▶ Exercise description
Each line from the beginning of the data below through the line containing "# The origin" should be repeated exactly, please.
============================================================
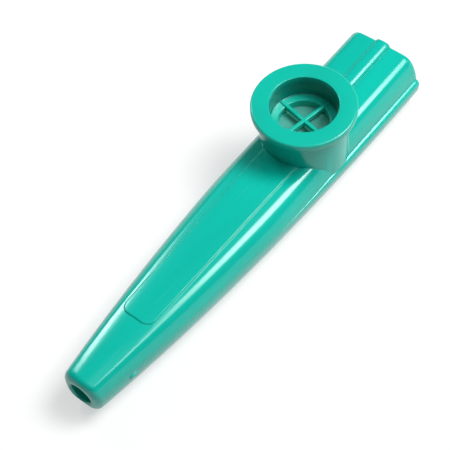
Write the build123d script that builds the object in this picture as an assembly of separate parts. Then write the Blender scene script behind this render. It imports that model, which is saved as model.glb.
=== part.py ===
from build123d import *
import math
import os

# Moulded plastic kazoo, in millimetres. +X runs to the wide, open mouth end and +Z is up.
# The origin is under the middle of the body, on the surface that the belly rests on.

# Body, shared by both shells
body_length = 119.5           # nose face to mouth rim
seam_height = 8.0             # plane where the two shells meet
wall = 1.6
station_count = 11            # sections in each lofted shell
max_half_width = 11.75        # lower shell, at the seam
widest_from_mouth = 19.5
nose_half_width = 5.2         # before the nose's edge is rounded
plan_power = 2.3              # how late the sides curve in towards the nose
seam_step_mouth = 0.7         # the lower rim stands this far outside the upper shell
seam_step_nose = 0.3
mouth_edge_radius = 0.3       # outer edge of the mouth rim

# Upper shell's section: a flat top between two elliptical shoulders
top_height_at_turret = 14.15
top_slope = 0.02              # rise per millimetre towards the mouth
top_flat_share = 0.5          # flat part of the half width, the rest is shoulder

# Lower shell's section: a flat belly between two elliptical bilges
belly_flat_share = 0.55
belly_straight_length = 45.0  # straight from the mouth, then it rises to the nose
nose_belly_rise = 2.2
belly_power = 1.75
belly_trim = 0.02             # depth taken off to leave a true flat to rest on
rim_edge_radius = 0.25

# Nose
nose_wall = 5.0
nose_bore_radius = 2.95
nose_bore_drop = 1.1          # centre of the bore, below the seam
nose_edge_radius = 1.3
nose_bore_chamfer = 0.25

# Locating tongue, which hangs under the upper shell inside the lower shell
tongue_depth = 0.8
tongue_root = 0.5             # reaches up into the upper shell's wall
tongue_clearance = 0.2
tongue_from_nose = 30.0
tongue_from_mouth = 3.0

# Turret collar, part of the upper shell
turret_from_mouth = 34.4
collar_height = 8.35          # above the body's top, at the turret
collar_bore_radius = 9.7
collar_wall_top = 1.15
collar_wall_seam = 1.6
collar_mouth_chamfer = 0.2
floor_rise = 0.65             # collar's inner floor, above the body's top
floor_thickness = 1.5
floor_width = 3.3             # collar bore to air port

# Turret cap, a push fit in the collar
flange_overhang = 2.15        # past the top of the collar's wall
flange_thickness = 2.0
flange_edge_radius = 0.35
cap_clearance = 0.05          # radial, tube in collar
tube_wall = 1.19
cup_edge_radius = 0.2
ledge_width = 2.16            # cup wall to window
ledge_thickness = 2.0
bar_width = 1.0
bar_height = 1.3
bar_rise = 0.3                # the bars stand above the ledge
bar_root = 0.5                # the bars' ends reach into the tube's wall
bar_angle = -11.0             # first bar, from +X about the turret's axis

# Film and the ring that it is bonded to
ring_height = 1.25
ring_width = 2.4
ring_clearance = 0.1          # radial, ring in collar
film_thickness = 0.1
film_gap = 0.05               # film to the cap's underside
film_margin = 0.3             # the film stops inside the ring's outer edge

# Raised thumb pad in front of the turret
pad_height = 0.35
pad_front_from_nose = 20.0
pad_side_margin = 0.4         # inside the flat's edge at the turret
pad_front_margin = 0.05       # inside the flat's edge at the pad's front
pad_corner_radius = 2.4
pad_edge_radius = 0.15

# Rounded rib behind the turret
rib_half_width = 2.1
rib_height = 1.2

# Places worked out from the sizes above
nose_x = -body_length / 2
mouth_x = body_length / 2
turret_x = mouth_x - turret_from_mouth
widest_x = mouth_x - widest_from_mouth
belly_straight_x = mouth_x - belly_straight_length
nose_bore_height = seam_height - nose_bore_drop
collar_top = top_height_at_turret + collar_height
floor_top = top_height_at_turret + floor_rise
air_port_radius = collar_bore_radius - floor_width
ring_radius = collar_bore_radius - ring_clearance
ring_top = floor_top + ring_height
film_top = ring_top + film_thickness
cap_bottom = film_top + film_gap
ledge_height = cap_bottom + ledge_thickness
flange_top = collar_top + flange_thickness
flange_radius = collar_bore_radius + collar_wall_top + flange_overhang
tube_radius = collar_bore_radius - cap_clearance
cup_radius = tube_radius - tube_wall
window_radius = cup_radius - ledge_width
top_tilt = math.degrees(math.atan(top_slope))
cut_margin = 2.0              # cutting tools run this far past what they cut
same_place = 0.01             # edges this near to a plane lie in it


def half_width(x):
    reach = abs(widest_x - x) / (widest_x - nose_x)
    return max_half_width - (max_half_width - nose_half_width) * reach ** plan_power


def upper_half_width(x):
    share = (x - nose_x) / body_length
    return half_width(x) - seam_step_nose - (seam_step_mouth - seam_step_nose) * share


def flat_half_width(x):
    return top_flat_share * upper_half_width(x)


def top_height(x):
    return top_height_at_turret + top_slope * (x - turret_x)


def belly_height(x):
    """Height of the belly's middle line before the resting flat is trimmed."""
    reach = max(0.0, (belly_straight_x - x) / (belly_straight_x - nose_x))
    return nose_belly_rise * reach ** belly_power - belly_trim


def section_plane(x):
    """Sketch plane across the body: its x is the body's Y and its y is Z."""
    return Plane(origin=(x, 0, 0), x_dir=(0, 1, 0), z_dir=(1, 0, 0))


def upper_section(x, inset, drop):
    """Flat top and two shoulders; the straight sides go on down by drop below the seam."""
    side = upper_half_width(x) - inset
    flat = top_flat_share * side
    rise = top_height(x) - inset - seam_height
    left = EllipticalCenterArc((-flat, seam_height), side - flat, rise, 90, arc_size=90)
    right = EllipticalCenterArc((flat, seam_height), side - flat, rise, 0, arc_size=90)
    across = Line(left @ 0, right @ 1)
    if drop == 0:
        base = Line(left @ 1, right @ 0)
    else:
        low = seam_height - drop
        base = Polyline(left @ 1, (-side, low), (side, low), right @ 0)
    return section_plane(x) * make_face([left, across, right, base])


def lower_section(x, inset):
    side = half_width(x) - inset
    flat = belly_flat_share * side
    depth = seam_height - belly_height(x) - inset
    left = EllipticalCenterArc((-flat, seam_height), side - flat, depth, 180, arc_size=90)
    right = EllipticalCenterArc((flat, seam_height), side - flat, depth, 270, arc_size=90)
    belly = Line(left @ 1, right @ 0)
    base = Line(right @ 1, left @ 0)
    return section_plane(x) * make_face([left, belly, right, base])


def tongue_section(x):
    """Slice across the body, from the tongue's lower edge up into the upper shell."""
    side = half_width(x) - wall - tongue_clearance
    centre = seam_height + (tongue_root - tongue_depth) / 2
    slice_height = tongue_root + tongue_depth
    return section_plane(x) * Pos(0, centre) * Rectangle(2 * side, slice_height)


def loft_along(section, first_x, last_x, *sizes):
    step = (last_x - first_x) / (station_count - 1)
    places = [first_x + step * index for index in range(station_count)]
    return loft([section(x, *sizes) for x in places])


def turret_cylinder(radius, low, high):
    return Pos(turret_x, 0, (low + high) / 2) * Cylinder(radius, high - low)


def nose_bore():
    """Hole along the nose, with a chamfered mouth."""
    length = nose_wall + cut_margin
    centre = Pos(nose_x + length / 2, 0, nose_bore_height)
    hole = centre * Rot(0, 90, 0) * Cylinder(nose_bore_radius, length)
    wide = nose_bore_radius + nose_bore_chamfer
    mouth = Pos(nose_x + nose_bore_chamfer / 2, 0, nose_bore_height) * Rot(0, 90, 0)
    return hole + mouth * Cone(wide, nose_bore_radius, nose_bore_chamfer)


def edges_at_x(shape, x):
    """Edges of the end face at x, without those in the seam plane."""
    ends = [edge for edge in shape.edges() if abs(edge.center().X - x) < same_place]
    return [edge for edge in ends if abs(edge.center().Z - seam_height) > same_place]


def long_seam_edges(shape):
    edges = [edge for edge in shape.edges() if abs(edge.center().Z - seam_height) < same_place]
    return [edge for edge in edges if edge.length > body_length / 2]


def top_plane(x):
    """Sketch plane on the sloping flat top, with its x along the slope."""
    slope = Plane(origin=(x, 0, top_height(x)), z_dir=(0, 0, 1))
    return slope * Rot(0, -top_tilt, 0)


def thumb_pad():
    front_x = nose_x + pad_front_from_nose
    length = turret_x - front_x
    front = flat_half_width(front_x) - pad_front_margin
    back = flat_half_width(turret_x) - pad_side_margin
    outline = Polyline((-length, -front), (0, -back), (0, back), (-length, front), close=True)
    sheet = make_face(outline)
    corners = sheet.vertices().sort_by(Axis.X)[:2]
    sheet = fillet(corners, pad_corner_radius)
    solid = extrude(sheet, pad_height) + extrude(sheet, -wall / 2)
    top_edges = solid.faces().sort_by(Axis.Z)[-1].edges()
    free_edges = [edge for edge in top_edges if edge.center().X < -same_place]
    return top_plane(turret_x) * fillet(free_edges, pad_edge_radius)


def top_rib():
    """Bar whose section is a flat circular segment with flared roots."""
    arc = ThreePointArc((-rib_half_width, 0), (0, rib_height), (rib_half_width, 0))
    depth = -wall / 2
    left = Line((-rib_half_width, depth), (-rib_half_width, 0))
    right = Line((rib_half_width, 0), (rib_half_width, depth))
    base = Line((rib_half_width, depth), (-rib_half_width, depth))
    face = section_plane(0) * make_face([left, arc, right, base])
    bar = top_plane(turret_x) * extrude(face, turret_from_mouth + cut_margin)
    beyond = Pos(mouth_x + cut_margin, 0, top_height(mouth_x))
    return bar - beyond * Box(2 * cut_margin, 4 * rib_half_width, 4 * rib_height)


def collar_tower():
    """Solid cone that the collar is cut from, with a chamfered bore mouth taken out."""
    low_radius = collar_bore_radius + collar_wall_seam
    high_radius = collar_bore_radius + collar_wall_top
    height = collar_top - seam_height
    tower = Pos(turret_x, 0, seam_height + height / 2) * Cone(low_radius, high_radius, height)
    wide = collar_bore_radius + collar_mouth_chamfer
    mouth = Pos(turret_x, 0, collar_top - collar_mouth_chamfer / 2)
    return tower - mouth * Cone(collar_bore_radius, wide, collar_mouth_chamfer)


def make_upper_shell():
    body = loft_along(upper_section, nose_x, mouth_x, 0.0, 0.0)
    body = fillet(edges_at_x(body, nose_x), nose_edge_radius)
    body = fillet(edges_at_x(body, mouth_x), mouth_edge_radius)
    body = body + thumb_pad() + top_rib() + collar_tower()
    tongue_first_x = nose_x + tongue_from_nose
    tongue_last_x = mouth_x - tongue_from_mouth
    body = body + loft_along(tongue_section, tongue_first_x, tongue_last_x)
    cavity_first_x = nose_x + nose_wall
    cavity_last_x = mouth_x + cut_margin
    cavity_drop = tongue_depth + cut_margin
    body = body - loft_along(upper_section, cavity_first_x, cavity_last_x, wall, cavity_drop)
    body = body - turret_cylinder(collar_bore_radius, seam_height, floor_top - floor_thickness)
    body = body - turret_cylinder(collar_bore_radius, floor_top, collar_top + cut_margin)
    body = body - turret_cylinder(air_port_radius, seam_height, collar_top)
    return body - nose_bore()


def make_lower_shell():
    body = loft_along(lower_section, nose_x, mouth_x, 0.0)
    body = fillet(edges_at_x(body, nose_x), nose_edge_radius)
    body = fillet(edges_at_x(body, mouth_x), mouth_edge_radius)
    body = fillet(long_seam_edges(body), rim_edge_radius)
    body = body - Pos(0, 0, -cut_margin / 2) * Box(2 * body_length, 4 * max_half_width, cut_margin)
    body = body - loft_along(lower_section, nose_x + nose_wall, mouth_x + cut_margin, wall)
    return body - nose_bore()


def make_turret_cap():
    flange = turret_cylinder(flange_radius, collar_top, flange_top)
    flange = fillet(flange.edges(), flange_edge_radius)
    cap = flange + turret_cylinder(tube_radius, cap_bottom, flange_top - flange_edge_radius)
    cap = cap - turret_cylinder(cup_radius, ledge_height, flange_top + cut_margin)
    cap = cap - turret_cylinder(window_radius, cap_bottom - cut_margin, flange_top)
    bar_top = ledge_height + bar_rise
    bar_centre = bar_top - bar_height / 2
    bar_length = 2 * (cup_radius + bar_root)
    for angle in (bar_angle, bar_angle + 90):
        cap = cap + Pos(turret_x, 0, bar_centre) * Rot(0, 0, angle) * Box(bar_length, bar_width, bar_height)
    face_edges = [edge for edge in cap.edges() if abs(edge.center().Z - flange_top) < same_place]
    mouth_edge = min(face_edges, key=lambda edge: edge.length)
    return fillet(mouth_edge, cup_edge_radius)


def make_membrane_ring():
    ring = turret_cylinder(ring_radius, floor_top, ring_top)
    return ring - turret_cylinder(ring_radius - ring_width, floor_top, ring_top)


def make_membrane():
    return turret_cylinder(ring_radius - film_margin, ring_top, film_top)


os.makedirs("parts", exist_ok=True)
pieces = {
    "upper_shell": make_upper_shell(),
    "lower_shell": make_lower_shell(),
    "turret_cap": make_turret_cap(),
    "membrane_ring": make_membrane_ring(),
    "membrane": make_membrane(),
}
for name, shape in pieces.items():
    export_step(shape, f"parts/{name}.step")
    print(name, round(shape.volume, 1), shape.is_valid, len(shape.solids()))
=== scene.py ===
import bmesh
import bpy
import math
from mathutils import Matrix, Vector


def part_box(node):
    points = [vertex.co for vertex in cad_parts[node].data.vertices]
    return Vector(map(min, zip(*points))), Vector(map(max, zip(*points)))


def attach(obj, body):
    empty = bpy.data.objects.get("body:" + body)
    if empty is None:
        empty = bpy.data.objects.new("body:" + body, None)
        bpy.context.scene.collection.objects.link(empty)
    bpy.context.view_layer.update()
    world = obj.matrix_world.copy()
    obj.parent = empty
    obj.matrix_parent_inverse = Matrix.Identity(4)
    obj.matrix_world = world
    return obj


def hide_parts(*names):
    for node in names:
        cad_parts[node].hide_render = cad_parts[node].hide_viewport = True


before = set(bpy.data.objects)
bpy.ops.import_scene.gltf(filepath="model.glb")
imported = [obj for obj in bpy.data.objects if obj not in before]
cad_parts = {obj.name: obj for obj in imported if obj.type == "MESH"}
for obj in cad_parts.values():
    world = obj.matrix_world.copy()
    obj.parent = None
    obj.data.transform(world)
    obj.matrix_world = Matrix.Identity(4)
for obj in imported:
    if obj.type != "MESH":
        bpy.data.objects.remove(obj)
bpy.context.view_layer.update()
mm = 0.001  # the pieces are shaped in millimetres, then scaled once into metres
weld = 1e-5  # vertices closer than this are one

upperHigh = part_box("upper_shell")[1]
lowerLow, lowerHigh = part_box("lower_shell")
capLow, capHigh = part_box("turret_cap")
ringLow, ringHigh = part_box("membrane_ring")
filmLow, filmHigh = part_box("membrane")

place = {
    "noseX": lowerLow.x / mm,
    "mouthX": lowerHigh.x / mm,
    "seamZ": lowerHigh.z / mm,
    "collarTop": upperHigh.z / mm,
    "turretX": (capLow.x + capHigh.x) / 2 / mm,
    "flangeTop": capHigh.z / mm,
    "capBottom": capLow.z / mm,
}
print("frame loaded, body", round(place["mouthX"] - place["noseX"], 1), "mm long")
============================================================
▶ Answer for this exercise
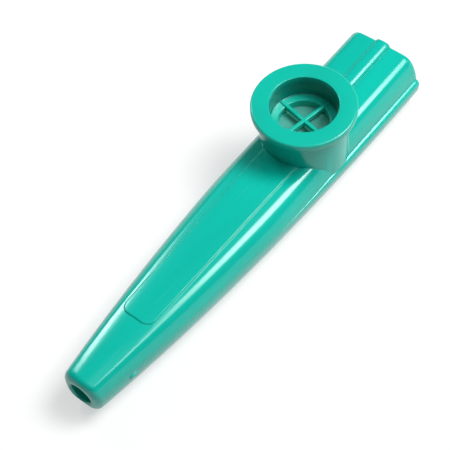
Write the build123d script that builds the object in this picture as an assembly of separate parts. Then write the Blender scene script behind this render. It imports that model, which is saved as model.glb.
=== part.py ===
from build123d import *
import math
import os

# Moulded plastic kazoo, in millimetres. +X runs to the wide, open mouth end and +Z is up.
# The origin is under the middle of the body, on the surface that the belly rests on.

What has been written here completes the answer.